This year Wimbledon has been plagued by relentless rain—several matches have run for days on end because of this, more so than ever before, we are told by those who keep track of such matters. And this is no small thing for many of the players and their entourage. After all, they will have to have spent a good deal of money on just staying around, whether they are winners or losers. The rain will have inconvenienced—no, burdened—nearly everyone involved.
But think: this is an event that is planned with the full cooperation of all the participants. Yet, a bad spell of weather can wreak havoc with the plans.
There may be another lesson here for all those who fantasize about planning a country’s economic and other affairs. Not only are the unforeseeable factors like weather an obstacle to such planning. But in the case of a country’s economy a great many who are part of the plan have little interest in cooperating with the planners, quite the contrary.
Government planning is coercive—it interferes with a great many of the people’s own plans, desires, wishes, wants, intentions. And it does so quite illegitimately—in the ethical, not legal sense of that idea. After all, government regulations, apart from some purely judicial matters, amounts to a form of prior restraint. People’s conduct is being commandeered without their having done anything wrong. (Only in journalism is this explicitly forbidden in America, at least, yet it ought to be in the case of the conduct of all professionals. Just think about professional licensing—which imposes heavy burdens on people who have not been proven to have done anything to deserve such burdens!)
As a result, the bulk of government planning is likely to be resisted by a great many in a country’s population. Such resistance will manifest itself by way of extensive efforts by people in all walks of life to dodge the will of the planners—in big business usually by way of extensive legal departments. (Note to Ralph Nader & Co.: Imposing government regulation helps support big business, since small business is ill equipped to cope with the expenses needed to cope with the regulators.)
So, not only does the world itself undermine the efforts of government planners and regulators, via all the unforeseeable obstacles that will stand in the way of the plans; there is also the fact that, unlike at Wimbledon and many other private sector events, most of those for whom the plans are concocted have no devotion to making it work out right.

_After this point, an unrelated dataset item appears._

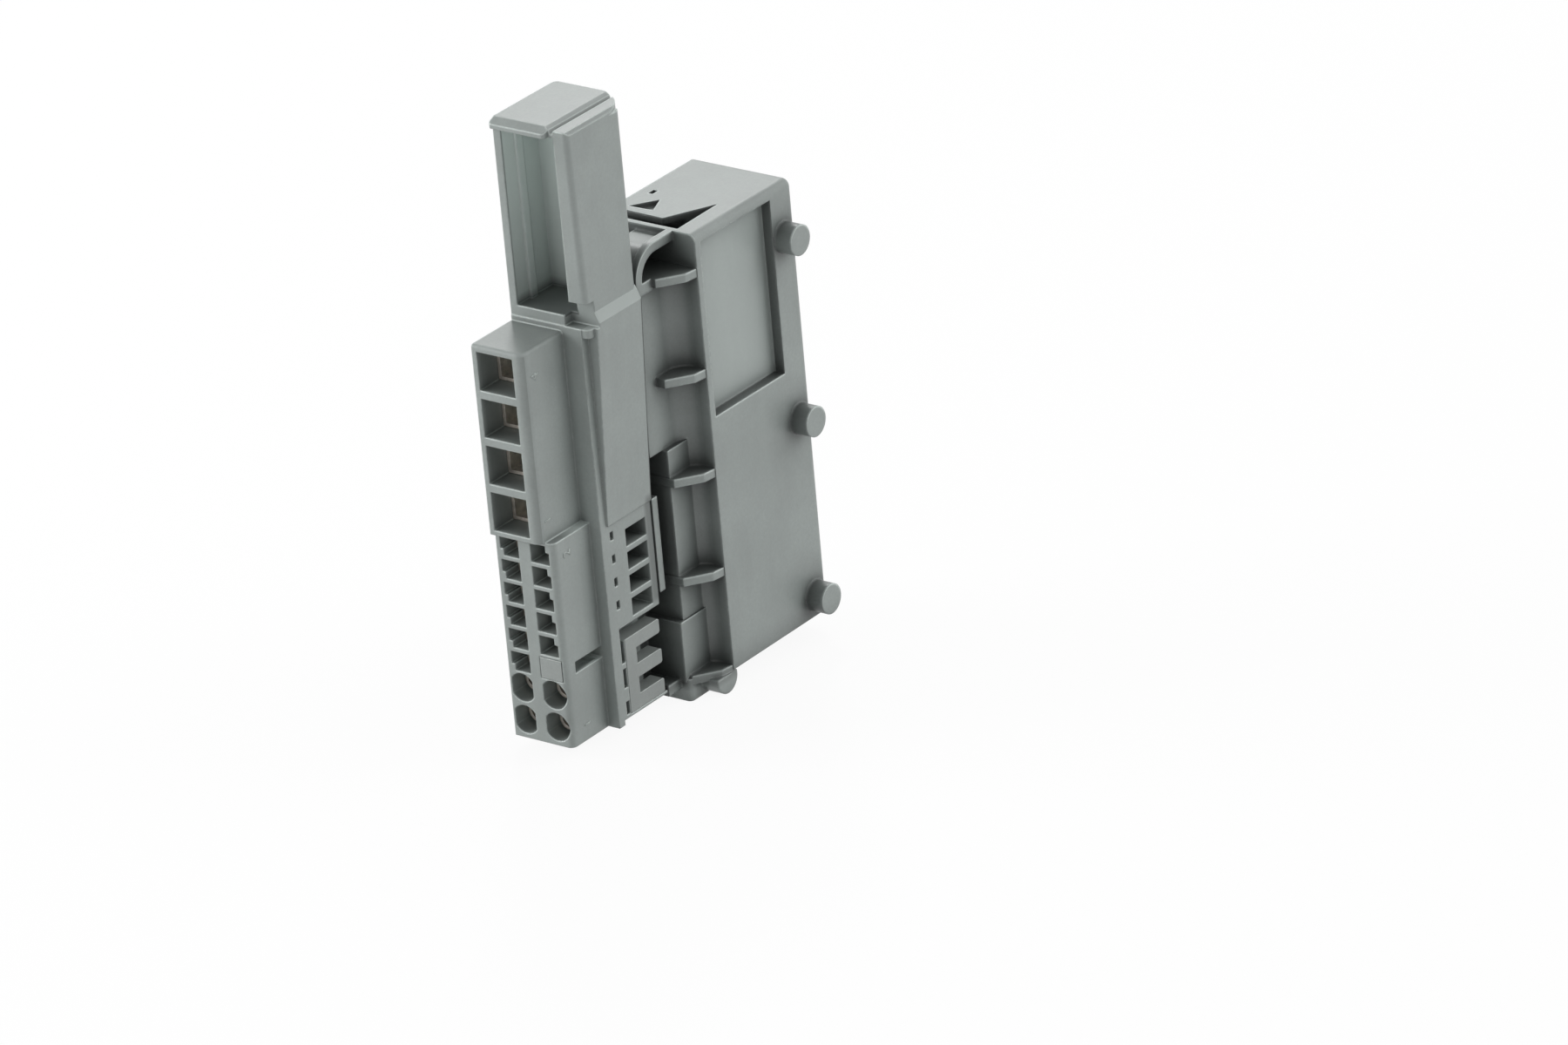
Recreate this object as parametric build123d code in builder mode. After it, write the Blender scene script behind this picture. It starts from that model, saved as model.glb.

But of course, fantasists aren’t bothered by such elementary realities. They, following the lead of an arguably crude interpretation of Plato’s Republic, imagine a perfect system, removed from time and space—those annoying obstacles to utopia—and proceed to seek the power to impose their vision on the rest. Too many intellectuals have tended to follow this lead in understanding politics until, at least, the classical liberals realized that a spontaneous order is the only one that’s rational to hope for. Any other “order” simply ushers in what the brilliant Austrian economists Ludwig von Mises dubbed “planned chaos.”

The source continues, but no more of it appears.